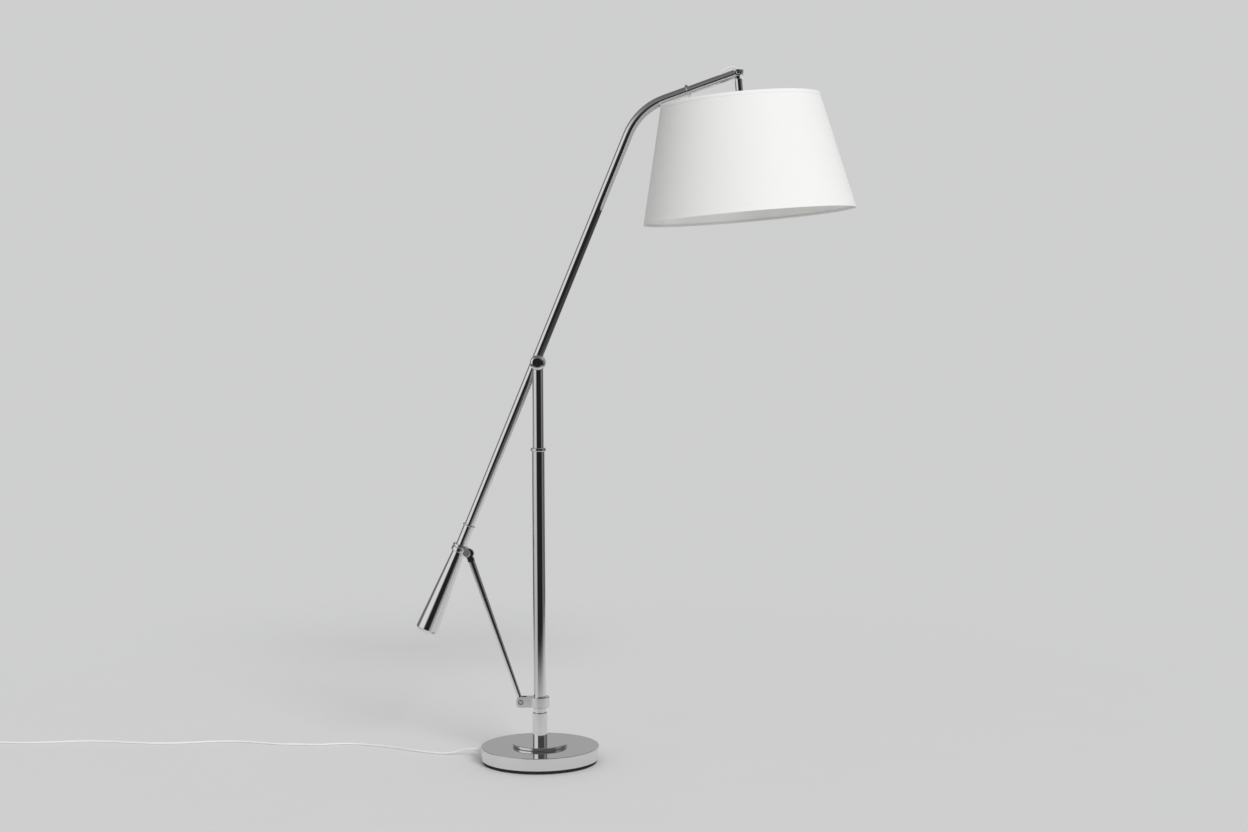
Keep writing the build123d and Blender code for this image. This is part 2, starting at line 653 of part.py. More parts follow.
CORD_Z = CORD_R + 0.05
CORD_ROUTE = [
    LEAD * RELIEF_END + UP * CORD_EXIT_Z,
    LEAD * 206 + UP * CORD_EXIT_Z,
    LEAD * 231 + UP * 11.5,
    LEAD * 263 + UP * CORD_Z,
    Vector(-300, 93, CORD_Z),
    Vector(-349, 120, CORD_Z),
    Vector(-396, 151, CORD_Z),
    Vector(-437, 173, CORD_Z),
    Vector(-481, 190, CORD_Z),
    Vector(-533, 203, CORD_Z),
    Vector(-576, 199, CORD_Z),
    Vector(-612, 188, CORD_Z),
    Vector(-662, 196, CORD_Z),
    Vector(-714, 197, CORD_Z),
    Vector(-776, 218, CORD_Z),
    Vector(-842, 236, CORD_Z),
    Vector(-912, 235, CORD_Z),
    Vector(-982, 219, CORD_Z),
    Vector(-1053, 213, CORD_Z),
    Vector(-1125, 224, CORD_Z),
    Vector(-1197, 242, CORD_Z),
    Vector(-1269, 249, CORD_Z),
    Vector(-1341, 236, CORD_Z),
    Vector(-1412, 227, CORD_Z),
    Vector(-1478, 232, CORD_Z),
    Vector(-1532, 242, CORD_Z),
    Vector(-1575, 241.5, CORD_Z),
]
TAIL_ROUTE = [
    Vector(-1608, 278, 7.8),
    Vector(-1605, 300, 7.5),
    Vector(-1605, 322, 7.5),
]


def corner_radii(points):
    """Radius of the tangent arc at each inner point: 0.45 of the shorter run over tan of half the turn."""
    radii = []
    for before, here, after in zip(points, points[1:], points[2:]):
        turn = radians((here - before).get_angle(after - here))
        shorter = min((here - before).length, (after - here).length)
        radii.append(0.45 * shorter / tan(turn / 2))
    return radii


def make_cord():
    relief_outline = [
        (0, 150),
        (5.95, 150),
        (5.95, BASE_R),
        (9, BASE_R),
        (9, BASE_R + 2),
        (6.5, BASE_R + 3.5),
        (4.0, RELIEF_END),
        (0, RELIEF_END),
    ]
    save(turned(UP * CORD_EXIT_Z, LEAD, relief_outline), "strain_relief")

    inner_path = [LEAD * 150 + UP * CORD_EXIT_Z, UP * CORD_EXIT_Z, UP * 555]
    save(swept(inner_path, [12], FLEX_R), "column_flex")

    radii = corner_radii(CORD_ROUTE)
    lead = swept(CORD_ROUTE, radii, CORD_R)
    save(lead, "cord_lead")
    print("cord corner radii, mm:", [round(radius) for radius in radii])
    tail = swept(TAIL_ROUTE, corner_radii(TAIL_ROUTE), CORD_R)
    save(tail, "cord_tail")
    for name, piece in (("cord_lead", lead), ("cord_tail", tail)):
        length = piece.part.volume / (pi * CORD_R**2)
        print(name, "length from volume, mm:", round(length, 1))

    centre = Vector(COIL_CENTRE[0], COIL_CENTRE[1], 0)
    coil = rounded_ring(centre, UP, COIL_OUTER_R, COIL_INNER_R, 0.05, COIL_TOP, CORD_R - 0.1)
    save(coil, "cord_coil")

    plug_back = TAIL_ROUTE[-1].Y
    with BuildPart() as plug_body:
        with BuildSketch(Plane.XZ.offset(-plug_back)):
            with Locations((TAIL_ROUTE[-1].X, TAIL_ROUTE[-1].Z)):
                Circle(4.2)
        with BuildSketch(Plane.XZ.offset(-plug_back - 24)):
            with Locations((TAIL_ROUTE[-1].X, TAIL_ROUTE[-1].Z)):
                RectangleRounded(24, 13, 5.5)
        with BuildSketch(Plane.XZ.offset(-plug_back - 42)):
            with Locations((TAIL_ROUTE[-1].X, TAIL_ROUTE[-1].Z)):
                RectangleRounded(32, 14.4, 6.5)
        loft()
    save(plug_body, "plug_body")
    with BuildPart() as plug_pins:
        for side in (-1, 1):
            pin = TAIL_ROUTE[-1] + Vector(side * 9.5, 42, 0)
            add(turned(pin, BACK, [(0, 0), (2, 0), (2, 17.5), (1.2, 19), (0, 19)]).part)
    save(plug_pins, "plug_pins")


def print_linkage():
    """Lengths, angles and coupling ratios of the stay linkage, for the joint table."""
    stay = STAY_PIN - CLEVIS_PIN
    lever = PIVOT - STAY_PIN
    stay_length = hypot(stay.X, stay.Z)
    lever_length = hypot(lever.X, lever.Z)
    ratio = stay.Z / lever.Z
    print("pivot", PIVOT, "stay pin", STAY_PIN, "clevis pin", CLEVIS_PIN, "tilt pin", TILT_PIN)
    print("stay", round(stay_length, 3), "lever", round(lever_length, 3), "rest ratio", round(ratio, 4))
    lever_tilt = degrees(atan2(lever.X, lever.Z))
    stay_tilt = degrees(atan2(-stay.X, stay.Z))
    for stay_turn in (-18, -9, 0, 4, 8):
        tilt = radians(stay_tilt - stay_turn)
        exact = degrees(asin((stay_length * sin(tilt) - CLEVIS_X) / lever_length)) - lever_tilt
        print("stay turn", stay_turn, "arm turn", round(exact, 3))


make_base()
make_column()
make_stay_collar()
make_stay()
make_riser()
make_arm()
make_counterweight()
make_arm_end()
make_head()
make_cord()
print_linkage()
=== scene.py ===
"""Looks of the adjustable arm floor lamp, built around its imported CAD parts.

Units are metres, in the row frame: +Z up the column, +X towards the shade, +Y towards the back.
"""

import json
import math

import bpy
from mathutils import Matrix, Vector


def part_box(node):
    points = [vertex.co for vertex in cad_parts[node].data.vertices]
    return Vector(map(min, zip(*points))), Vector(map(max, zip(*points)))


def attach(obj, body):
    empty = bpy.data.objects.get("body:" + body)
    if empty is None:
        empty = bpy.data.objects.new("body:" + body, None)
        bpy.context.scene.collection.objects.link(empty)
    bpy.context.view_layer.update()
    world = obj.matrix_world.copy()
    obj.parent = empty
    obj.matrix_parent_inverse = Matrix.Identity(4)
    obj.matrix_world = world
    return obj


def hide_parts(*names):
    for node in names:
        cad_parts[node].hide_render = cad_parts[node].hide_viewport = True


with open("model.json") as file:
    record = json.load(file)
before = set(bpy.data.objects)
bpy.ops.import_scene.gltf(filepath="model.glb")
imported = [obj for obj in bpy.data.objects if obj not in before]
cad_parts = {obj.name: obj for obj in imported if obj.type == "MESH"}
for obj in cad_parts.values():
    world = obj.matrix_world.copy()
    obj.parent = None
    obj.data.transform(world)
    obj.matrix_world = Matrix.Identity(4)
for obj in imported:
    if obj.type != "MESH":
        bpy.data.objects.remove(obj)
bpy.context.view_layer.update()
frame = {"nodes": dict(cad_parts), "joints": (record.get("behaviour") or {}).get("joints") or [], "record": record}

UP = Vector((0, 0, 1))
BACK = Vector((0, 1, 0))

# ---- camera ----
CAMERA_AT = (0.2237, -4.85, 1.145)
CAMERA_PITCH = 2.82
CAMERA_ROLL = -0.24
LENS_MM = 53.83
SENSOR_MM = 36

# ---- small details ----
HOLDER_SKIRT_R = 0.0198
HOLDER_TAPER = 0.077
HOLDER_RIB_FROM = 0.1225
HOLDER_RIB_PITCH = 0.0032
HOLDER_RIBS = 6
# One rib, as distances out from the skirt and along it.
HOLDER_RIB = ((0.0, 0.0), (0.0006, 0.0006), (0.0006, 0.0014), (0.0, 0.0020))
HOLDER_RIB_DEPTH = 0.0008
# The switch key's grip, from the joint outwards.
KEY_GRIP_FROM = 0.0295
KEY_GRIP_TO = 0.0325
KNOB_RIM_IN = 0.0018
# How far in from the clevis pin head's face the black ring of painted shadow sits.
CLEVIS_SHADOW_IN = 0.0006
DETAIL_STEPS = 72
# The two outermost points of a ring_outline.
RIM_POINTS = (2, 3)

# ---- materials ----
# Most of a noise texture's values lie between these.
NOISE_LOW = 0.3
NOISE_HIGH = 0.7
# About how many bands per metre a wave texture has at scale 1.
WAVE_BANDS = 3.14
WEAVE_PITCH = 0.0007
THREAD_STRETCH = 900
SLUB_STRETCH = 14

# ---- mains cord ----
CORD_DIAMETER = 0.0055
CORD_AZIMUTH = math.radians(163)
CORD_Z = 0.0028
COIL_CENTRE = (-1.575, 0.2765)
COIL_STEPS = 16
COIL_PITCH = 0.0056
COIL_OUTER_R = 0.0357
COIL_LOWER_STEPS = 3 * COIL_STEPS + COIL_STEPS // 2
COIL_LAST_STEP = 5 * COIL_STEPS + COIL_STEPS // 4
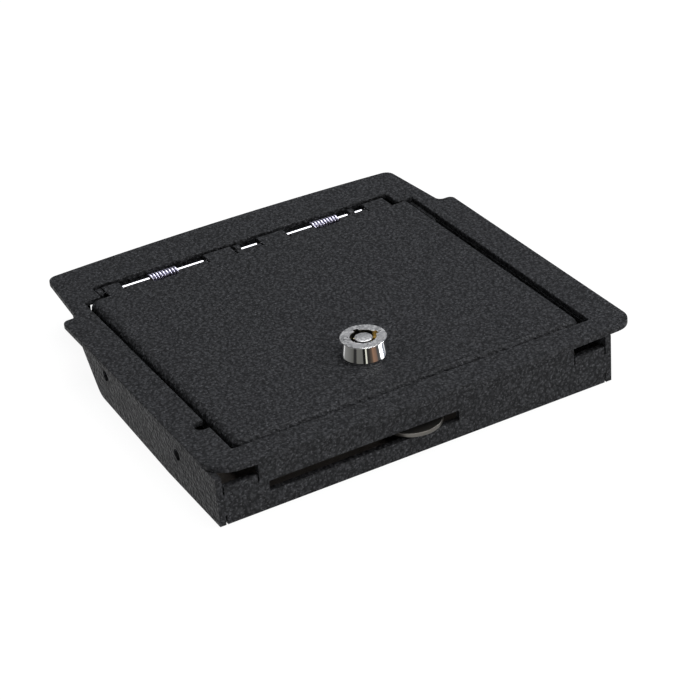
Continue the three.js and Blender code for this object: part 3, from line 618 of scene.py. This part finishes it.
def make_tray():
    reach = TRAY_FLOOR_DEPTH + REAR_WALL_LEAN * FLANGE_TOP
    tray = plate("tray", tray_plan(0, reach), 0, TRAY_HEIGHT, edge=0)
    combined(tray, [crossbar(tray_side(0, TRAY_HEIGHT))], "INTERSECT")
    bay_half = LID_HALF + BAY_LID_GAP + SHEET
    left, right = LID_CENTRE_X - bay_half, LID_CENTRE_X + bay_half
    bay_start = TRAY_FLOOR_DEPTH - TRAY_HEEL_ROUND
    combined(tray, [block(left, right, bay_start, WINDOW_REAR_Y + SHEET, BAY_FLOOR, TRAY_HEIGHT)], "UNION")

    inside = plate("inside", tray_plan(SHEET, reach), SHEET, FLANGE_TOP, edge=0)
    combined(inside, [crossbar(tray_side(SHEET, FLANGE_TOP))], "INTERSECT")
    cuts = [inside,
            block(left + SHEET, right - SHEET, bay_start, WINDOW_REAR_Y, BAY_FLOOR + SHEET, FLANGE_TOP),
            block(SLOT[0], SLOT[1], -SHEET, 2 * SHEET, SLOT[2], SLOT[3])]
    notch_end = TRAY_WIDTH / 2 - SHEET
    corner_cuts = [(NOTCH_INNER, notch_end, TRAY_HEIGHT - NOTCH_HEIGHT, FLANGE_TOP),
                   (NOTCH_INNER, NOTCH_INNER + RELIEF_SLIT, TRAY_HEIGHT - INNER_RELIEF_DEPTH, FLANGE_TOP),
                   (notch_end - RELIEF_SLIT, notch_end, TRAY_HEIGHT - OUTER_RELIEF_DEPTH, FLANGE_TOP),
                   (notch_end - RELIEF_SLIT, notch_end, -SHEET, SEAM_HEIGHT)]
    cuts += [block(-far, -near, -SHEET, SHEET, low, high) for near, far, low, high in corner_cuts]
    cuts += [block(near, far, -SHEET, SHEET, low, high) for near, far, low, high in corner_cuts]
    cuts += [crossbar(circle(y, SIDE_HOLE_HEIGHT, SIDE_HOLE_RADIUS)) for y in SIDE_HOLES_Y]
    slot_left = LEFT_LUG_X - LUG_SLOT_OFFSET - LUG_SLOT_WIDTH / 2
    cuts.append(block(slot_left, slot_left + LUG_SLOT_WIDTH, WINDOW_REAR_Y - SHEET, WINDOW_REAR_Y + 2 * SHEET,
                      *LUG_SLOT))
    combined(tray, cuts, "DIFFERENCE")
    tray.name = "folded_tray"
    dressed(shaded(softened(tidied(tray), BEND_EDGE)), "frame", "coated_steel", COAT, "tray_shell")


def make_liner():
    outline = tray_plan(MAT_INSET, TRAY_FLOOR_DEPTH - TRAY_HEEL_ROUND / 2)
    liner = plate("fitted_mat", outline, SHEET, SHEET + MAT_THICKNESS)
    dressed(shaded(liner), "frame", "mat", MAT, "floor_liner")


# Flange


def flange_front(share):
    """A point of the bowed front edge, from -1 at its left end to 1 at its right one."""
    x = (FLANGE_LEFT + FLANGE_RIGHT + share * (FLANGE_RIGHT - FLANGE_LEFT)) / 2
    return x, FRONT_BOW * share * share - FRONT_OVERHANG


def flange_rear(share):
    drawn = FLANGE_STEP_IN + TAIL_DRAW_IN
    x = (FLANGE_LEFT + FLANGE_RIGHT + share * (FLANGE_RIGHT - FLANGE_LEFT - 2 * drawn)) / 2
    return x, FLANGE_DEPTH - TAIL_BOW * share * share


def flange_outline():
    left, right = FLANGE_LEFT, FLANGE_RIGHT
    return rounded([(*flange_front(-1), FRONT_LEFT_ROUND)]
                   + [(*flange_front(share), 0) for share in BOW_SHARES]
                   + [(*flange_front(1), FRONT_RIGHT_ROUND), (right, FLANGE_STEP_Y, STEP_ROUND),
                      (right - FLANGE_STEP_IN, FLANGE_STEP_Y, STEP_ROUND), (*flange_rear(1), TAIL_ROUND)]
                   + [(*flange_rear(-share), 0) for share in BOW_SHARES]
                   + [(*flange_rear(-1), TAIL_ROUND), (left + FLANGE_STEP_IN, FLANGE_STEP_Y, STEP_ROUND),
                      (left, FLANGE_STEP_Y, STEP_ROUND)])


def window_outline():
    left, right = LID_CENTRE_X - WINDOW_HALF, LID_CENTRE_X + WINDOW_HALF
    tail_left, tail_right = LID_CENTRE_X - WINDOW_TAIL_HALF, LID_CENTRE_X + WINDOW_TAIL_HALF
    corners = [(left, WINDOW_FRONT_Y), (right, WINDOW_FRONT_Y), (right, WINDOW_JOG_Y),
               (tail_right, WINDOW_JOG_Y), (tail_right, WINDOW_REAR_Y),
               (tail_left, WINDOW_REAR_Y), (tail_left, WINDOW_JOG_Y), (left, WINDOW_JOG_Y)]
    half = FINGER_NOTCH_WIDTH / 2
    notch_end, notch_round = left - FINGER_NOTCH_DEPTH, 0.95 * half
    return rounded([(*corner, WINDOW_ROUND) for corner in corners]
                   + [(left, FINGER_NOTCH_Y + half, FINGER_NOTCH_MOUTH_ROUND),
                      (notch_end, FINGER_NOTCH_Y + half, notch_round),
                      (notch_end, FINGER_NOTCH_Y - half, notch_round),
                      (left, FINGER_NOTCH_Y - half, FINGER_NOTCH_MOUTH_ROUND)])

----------

_What is expected_. Go over the records above and tally each line that includes "None". Give the total by itself.

_Solution for this problem_. 3